Yosra Mojtahedi (b. 1986) is a Teheran-born artist based in France who explores various fields at the intersection of art, science, and technology with her work prompted by Iranian censorship. Coming from a country where the body is taboo, Mojtahedi’s art reacts with sensuality, tactility, olfaction, and even eroticism and feminity at times. Steeped in a surrealist, obscurantist atmosphere – “a space free of places and times” – her work’s objects and elements all become deeply symbolic.
A Le Fresnoy – Studio national des arts contemporains graduate, she studies the human being in all its dimensions—physical, cultural, social, religious, and psychological—and its relationship with nature. Through sculptural and interactive installations, drawings, and photographs, she creates organic, sensual, and mystical landscapes. With a focus particularly on soft robotics – deformable robots and a perspective rooted in anthropology and through her research on nature and the place of the human body (especially the female body) in society, she questions the border between the living and the non-living. Through sculptures conceived as “human-machines” and “fountain-bodies”.
“I sculpt the shadow that emerges from the light”, she says, often drawing inspiration from the duality of both found in Persian architecture, which leads from darkness to illumination – a metaphor for a spiritual trajectory to create a space out of time. As such, the colour black plays a fundamental role in her work. To her, black represents the absolute, both nothingness and everything at once, an entity that unites us. Yosra explores the human condition by blurring the usual boundaries of representation, introducing an ambivalent vegetal presence. The tension between shadow and light reveals the fragile border between existence and non-existence, leading the viewer on a spiritual journey beyond time.

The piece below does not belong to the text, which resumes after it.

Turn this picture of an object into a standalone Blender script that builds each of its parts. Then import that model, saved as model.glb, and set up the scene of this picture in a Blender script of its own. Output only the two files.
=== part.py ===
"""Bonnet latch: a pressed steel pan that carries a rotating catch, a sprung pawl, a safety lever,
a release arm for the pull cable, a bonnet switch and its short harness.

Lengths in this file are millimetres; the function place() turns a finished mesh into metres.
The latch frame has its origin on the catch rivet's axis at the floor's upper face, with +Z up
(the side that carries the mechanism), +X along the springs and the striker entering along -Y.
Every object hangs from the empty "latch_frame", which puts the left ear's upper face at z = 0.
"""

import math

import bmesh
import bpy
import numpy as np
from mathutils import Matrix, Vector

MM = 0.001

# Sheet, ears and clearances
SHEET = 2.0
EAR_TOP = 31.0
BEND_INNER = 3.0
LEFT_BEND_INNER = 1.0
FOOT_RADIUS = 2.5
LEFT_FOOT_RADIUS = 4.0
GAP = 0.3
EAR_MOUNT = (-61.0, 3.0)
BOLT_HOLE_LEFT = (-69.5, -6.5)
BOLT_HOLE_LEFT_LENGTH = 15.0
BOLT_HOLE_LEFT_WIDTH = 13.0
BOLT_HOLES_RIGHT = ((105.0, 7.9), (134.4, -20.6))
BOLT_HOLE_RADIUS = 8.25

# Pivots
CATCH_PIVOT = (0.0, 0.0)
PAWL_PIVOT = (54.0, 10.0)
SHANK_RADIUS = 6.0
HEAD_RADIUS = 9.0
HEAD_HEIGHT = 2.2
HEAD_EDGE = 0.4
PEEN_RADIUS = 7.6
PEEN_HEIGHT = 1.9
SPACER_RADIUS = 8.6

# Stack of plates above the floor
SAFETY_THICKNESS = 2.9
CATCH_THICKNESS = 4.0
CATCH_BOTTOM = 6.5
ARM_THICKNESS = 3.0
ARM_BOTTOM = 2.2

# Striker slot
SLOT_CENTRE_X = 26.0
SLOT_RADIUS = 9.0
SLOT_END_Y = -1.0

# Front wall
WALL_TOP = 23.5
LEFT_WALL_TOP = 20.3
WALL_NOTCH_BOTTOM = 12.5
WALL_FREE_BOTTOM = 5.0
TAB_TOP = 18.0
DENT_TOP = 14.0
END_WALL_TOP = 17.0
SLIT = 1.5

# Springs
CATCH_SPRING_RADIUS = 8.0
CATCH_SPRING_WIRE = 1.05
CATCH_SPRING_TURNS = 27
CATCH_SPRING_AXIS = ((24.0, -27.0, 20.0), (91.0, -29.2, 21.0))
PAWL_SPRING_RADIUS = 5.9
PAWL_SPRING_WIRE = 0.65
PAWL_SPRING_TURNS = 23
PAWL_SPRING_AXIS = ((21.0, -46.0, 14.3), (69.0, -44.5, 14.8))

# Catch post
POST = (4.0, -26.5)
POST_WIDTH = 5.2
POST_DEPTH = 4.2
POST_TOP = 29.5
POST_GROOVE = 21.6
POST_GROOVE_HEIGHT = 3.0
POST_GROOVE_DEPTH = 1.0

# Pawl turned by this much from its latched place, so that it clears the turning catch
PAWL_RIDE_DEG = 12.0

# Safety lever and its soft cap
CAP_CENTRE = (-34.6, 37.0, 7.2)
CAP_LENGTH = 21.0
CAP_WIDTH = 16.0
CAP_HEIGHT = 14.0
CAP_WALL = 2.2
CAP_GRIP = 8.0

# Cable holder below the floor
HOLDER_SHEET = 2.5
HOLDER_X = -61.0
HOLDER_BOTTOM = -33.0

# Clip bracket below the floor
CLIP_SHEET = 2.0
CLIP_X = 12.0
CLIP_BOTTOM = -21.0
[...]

For instance, the Volcanahita installation (2024) emerges as a contemplative ritual of melding feminist archaeology with the reinterpretation of ancient civilisations. Forged from recycled machinery, organic pipes, and pumps, the sculpture was born of the encounter between art and technology, marked by the imprint of time and transformation. This poetic rebirth embodies layers of feminine thought, questioning our bond with the material world and encouraging reflection on life’s fragile balance, where mist and fluid weave an enigmatic dance.

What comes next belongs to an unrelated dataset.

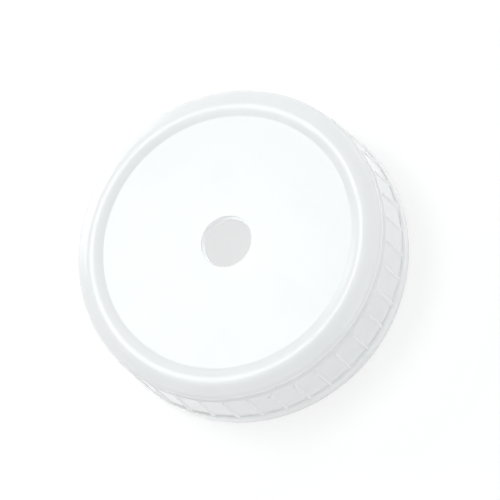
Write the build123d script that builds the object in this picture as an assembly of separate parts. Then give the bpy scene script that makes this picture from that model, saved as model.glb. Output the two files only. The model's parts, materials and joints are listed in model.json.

Inspired by volcanic fire and the myth of Anahita, the goddess of pristine waters, Volcanahita emerges in a black basin where industrial oil transforms into a life-giving force, rising and falling in a sacred rhythm. Surrounded by black pozzolan, the liquid basin enhances the sensory experience as flowing water whispers in meditative harmony. Here, nature and industry, the primal and the technological, converge. Black oil – once mere fuel – now nourishes an eternal cycle of transformation, suspended in visual poetry beyond time. Composed of recycled machines, organic pipes, and pumps, Volcanahita traverses a post-apocalyptic realm, embodying both destruction and rebirth – like a phoenix rising anew. Timeless guardians and volcanoes release cleansing fire and restorative waters.

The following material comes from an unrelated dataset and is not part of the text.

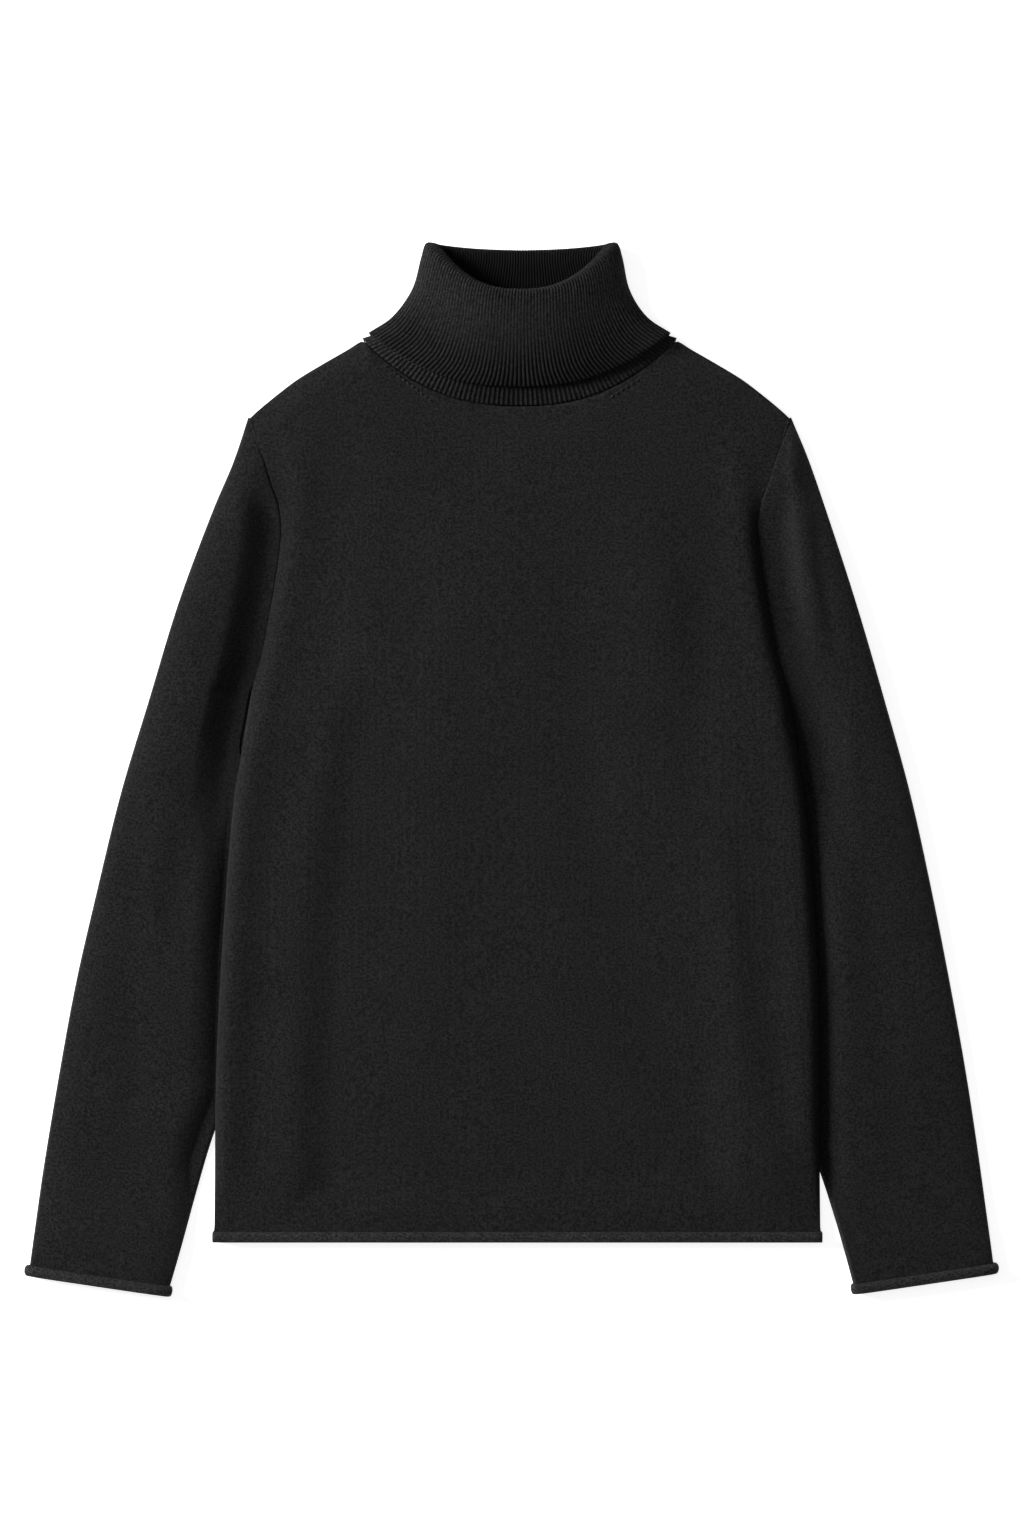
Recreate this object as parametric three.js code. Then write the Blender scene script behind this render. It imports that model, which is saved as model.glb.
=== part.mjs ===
// A black turtleneck sweater laid on its back, arms straight down beside the body.
// Millimetres. +X is to the right seen from above, +Y runs from hem to collar, +Z is up.
// Every piece is a wall of cloth: an outer skin, and an inner skin one cloth thickness in.
import * as THREE from "three";

// Cloth and seams
const CLOTH = 1.8;
const RIB_CLOTH = 2.4;
const SEAM_GAP = 0.3;
// Between the collar and the panels, along their cut necklines
const LINKING_GAP = 0.9;

// The roll that a plain knit edge curls into
const ROLL_RADIUS = 2.85;
const ROLL_TURN = THREE.MathUtils.degToRad(275);
const ROLL_STEPS = 6;
// At the folded sides of a tube the roll is flattened to this share, and it is full where
// the outward normal rises this much
const SIDE_CURL = 0.4;
const LEVEL_NORMAL = 0.8;
const ROLL_OUTER = ROLL_RADIUS + CLOTH / 2;
const ROLL_LIFT = 2 * ROLL_OUTER - CLOTH;

// Levels of the laid layers
const SLEEVE_FLAT = 4.4;
const TUCK_LIFT = SLEEVE_FLAT + 0.8;
const LAYER_GAP = 0.5;
const BODY_LOFT = 8;
const HEM_LOFT = 2 * CLOTH + LAYER_GAP;
const HEMWARD = { from: 6, over: 60, foldShare: 0.35 };
const SHOULDER_LEVEL = 2 * CLOTH + SEAM_GAP;
// Widths over which the front comes down to its side seam and to its top edge
const SIDE_ROUNDING = 13;
const TOP_SLOPE = 26;
// The shoulder line rises to the armhole's level over its last stretch
const TIP_RISE = { from: 165, over: 24 };
const ARMHOLE_BLEND = { body: 12, sleeve: 38 };

// Body: half its width at each height above the hem
const BODY = [
  { y: 0, half: 214 },
  { y: 12, half: 212 },
  { y: 100, half: 211.5 },
  { y: 170, half: 210 },
  { y: 240, half: 206 },
  { y: 310, half: 200 },
  { y: 338, half: 195.5 },
  { y: 380, half: 189 },
  { y: 415, half: 180 },
  { y: 450, half: 173.5 },
  { y: 478, half: 169 },
  { y: 500, half: 166.8 },
  { y: 516, half: 168.5 },
  { y: 531, half: 173.5 },
  { y: 547, half: 178.5 },
  { y: 562, half: 184 },
  { y: 577, half: 189 },
];
const ARMPIT_Y = 390;
// Below this height a panel's rows run level
const LEVEL_ROWS_Y = 400;
const SHOULDER_TIP = { x: 189, y: 577 };
const NECK_POINT = { x: 112.4, y: 629.3 };
const NECK_POWER = 2.4;

// Shoulder line from neck point to tip
const SHOULDER = [
  { x: 112.4, y: 629.3 },
  { x: 119, y: 626 },
  { x: 138, y: 615 },
  { x: 156, y: 604 },
  { x: 170.5, y: 593 },
  { x: 184, y: 581.7 },
  { x: 189, y: 577 },
];

// Height of the armhole seam on the upper layer
const ARMHOLE_TOP = [
  { y: 390, z: 6 },
  { y: 410, z: 6.4 },
  { y: 443, z: 7 },
  { y: 481, z: 8 },
  { y: 516, z: 9 },
  { y: 547, z: 9 },
  { y: 562, z: 7 },
  { y: 577, z: 4.9 },
];
// Both sides of an armhole seam have their points at these heights
const ARMHOLE_ROWS = [577, 562, 547, 531, 516, 500, 481, 462, 443, 425, 410, 398, 390];
const BACK_ARMHOLE_ROWS = [577, 531, 481, 425, 390];

// Strip of the body's sides that lies over the tucked sleeves
const TUCK_STRIP = 50;
const TUCK_RAMP = 16;
const TUCK_TOP = { from: 362, to: 345 };
const HEM_RAMP = { from: 8, to: 45 };
// The front follows those steps from further off and more softly
const SOFT_TUCK = { across: 35, acrossRamp: 32, from: 410, along: 56 };
const SOFT_HEM = { from: 16, ramp: 37 };
// Front and back share these rows, so that one lies on the other without touching it
const SHARED_ROWS = [68, 45, 33, 22, 12, ROLL_OUTER];
const UNDERARM_ROWS = [376, TUCK_TOP.from, TUCK_TOP.to];
const FRONT_ROWS = [318, 284, 248, 212, 176, 140, 104];
const BACK_ROWS = [TUCK_TOP.from, TUCK_TOP.to, 284, 212, 140];
// Columns of the front as shares of half its width, closer together where it turns down
const FRONT_COLUMNS = [
  0, 0.08, 0.16, 0.24, 0.32, 0.41, 0.5, NECK_POINT.x / SHOULDER_TIP.x,
  0.65, 0.725, 0.795, 0.86, 0.91, 0.95, 0.98, 0.994, 1,
];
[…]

Among her fascinating and thought-provoking works is Lilith (2023), a kinetic sound installation/sculpture produced as part of the PRIX WICAR residency. And Sexus Fleurus (2021) – an androgynous, organic sculpture that responds to touch, blurs the line between human and non-human through interaction. Inspired by human organs, this hybrid artwork blends art, science, and soft robotics while questioning bodily identity, disconnection from nature, and the fusion of technology with life. Symbolising the transformation of desire and redefining human touch, it challenges perceptions of identity, sensuality, and the evolving relationship between humans and machines. Exploring transhumanism, Sexus Fleurus prompts deep questions: Will organic robots extend our bodies? How will they reshape intimacy, identity, and the future of human-machine interaction?
By challenging our perception of corporeality, Mojtahedi urges us to reconsider the inert forms around us. Where does life end and intimacy begin? What separates reality from illusion, one gender from another? Her work embodies bold, limitless feminism, making a powerful political statement. In her worlds, plants, animals, minerals, and gender-fluid bodies intertwine, dissolving boundaries and uniting all existence in a single truth: “In the end, we are one”.
In 2020, Yosra Mojtahedi was awarded the “Révélation Art Numérique et Art Vidéo” Prize by ADAGP for her work L’Érosarbénus, and in 2024, she received the “Talents Contemporains” Prize from the François Schneider Foundation. Her works have been exhibited internationally, notably in Iran, France, Belgium, Italy, Germany, and Turkey, among others.